Once everyone agrees, your numbers will finally make sense. That’s how real marketing maturity begins.
Only Looking at the Money
Here’s where many marketers trip up. They obsess over the math and forget the meaning. Sure, numbers matter. But money alone doesn’t reveal the full picture.
Two campaigns may have the same CPL. Yet one may bring high-quality leads that convert easily, while the other fills your list with tire-kickers.
It’s like judging a restaurant only by meal price, not taste. Cheap doesn’t always mean good value.
When calculating CPL, balance cost with quality. Ask yourself: do these leads turn into customers? Are they sticking around? Are they aligned with my target audience?
Sometimes, paying more per lead makes sense. If a $50 lead becomes a long-term client, that’s better than ten $5 leads that never buy.
Marketing isn’t an auction for the lowest number. It’s a smart investment game. The goal isn’t to spend less but to spend wisely.
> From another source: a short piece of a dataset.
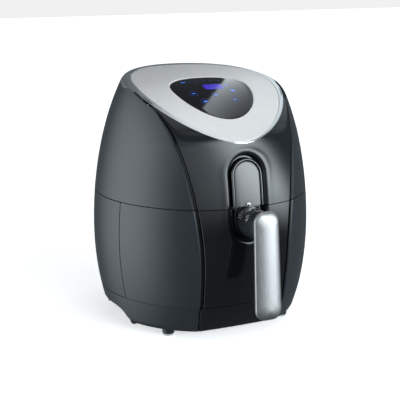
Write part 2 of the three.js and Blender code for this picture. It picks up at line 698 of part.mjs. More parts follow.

Treating Referral-Based Leads as ‘Free’
Let’s address one of the sneakiest mistakes: calling referrals “free.” Referrals feel effortless. A happy customer sends you another, and you think, “Nice, no ad spend!” But hold on. Nothing in marketing is truly free.
That referral came because you invested in customer service, product quality, and brand reputation. It’s like getting a compliment on your outfit. Sure, it cost you nothing that morning — but you bought those clothes once.
If you ignore these background costs, your CPL will look artificially low. That distorts decision-making. You might cut ad budgets thinking referrals will carry you, only to see leads dry up later.
Instead, account for the real effort behind referrals. Track the resources that nurture happy customers — loyalty programs, service training, communication tools.
Referrals are valuable, yes. But they’re part of your ecosystem. Count them properly, and you’ll see your true cost per lead — not a fairy-tale version.
Lumping All Lead Sources Together
This mistake happens in every marketing department at some point. You gather all your leads from ads, emails, events, and social media. Then you calculate one overall CPL.
It’s fast. It’s simple. But it’s dangerously misleading.
Each channel performs differently. Paid ads bring quick results but cost more. Organic leads may take time but often convert better. Mixing them hides what’s actually working.
Imagine running a relay race where one runner does all the work, but everyone gets the medal. Doesn’t feel fair, right? That’s what happens when you lump all leads together.
Instead, break them down by source. How much did each campaign spend? How many leads did each bring? What’s their conversion rate?
When you isolate data, you see where your money truly earns its keep. You’ll find channels worth scaling and others that need a rework.
Clear segmentation transforms messy numbers into insights. That’s when your marketing stops guessing and starts growing.
Setting Up PPC Conversion Tracking Incorrectly
Now, let’s talk about a technical yet crucial mistake — wrong PPC conversion tracking. It’s one of those errors that quietly sabotages your data.
You might think everything’s running smoothly. Ads are live, traffic is flowing, leads are rolling in. But if tracking isn’t set up properly, your data lies.
Sometimes marketers double-count conversions. Other times, tracking tags fire too late or too early. Either way, the numbers look inflated or inconsistent.
Here’s an example: imagine a form submission triggers two tags — one for the click and one for the thank-you page. Boom — one lead becomes two. Suddenly, your CPL drops, but not for the right reason.
The opposite happens, too. If tracking breaks, leads aren’t counted at all. You end up thinking your campaign underperformed when it didn’t.
Regularly audit your conversion setup. Check pixels, triggers, and data layers. Compare platform data with CRM entries. If something doesn’t match, fix it fast.
It’s not glamorous work, but it’s the backbone of accurate marketing. A single tracking error can waste thousands in ad spend. So keep your digital tools sharp.
Conclusion
Calculating cost per lead isn’t just math. It’s strategy, definition, and honesty with your data. Each mistake — from unclear lead definitions to messy tracking — distorts your understanding of performance.
Avoiding these 5 common mistakes when calculating cost per lead saves more than money. It saves your time, your decisions, and your credibility.
Think of your CPL as a compass. If it’s calibrated right, you’ll move confidently toward growth. If not, you’ll wander in circles, chasing numbers that mean nothing.
So, define your leads clearly. Look beyond money. Value every source properly, separate your data, and track conversions the right way. That’s how you turn marketing chaos into clarity.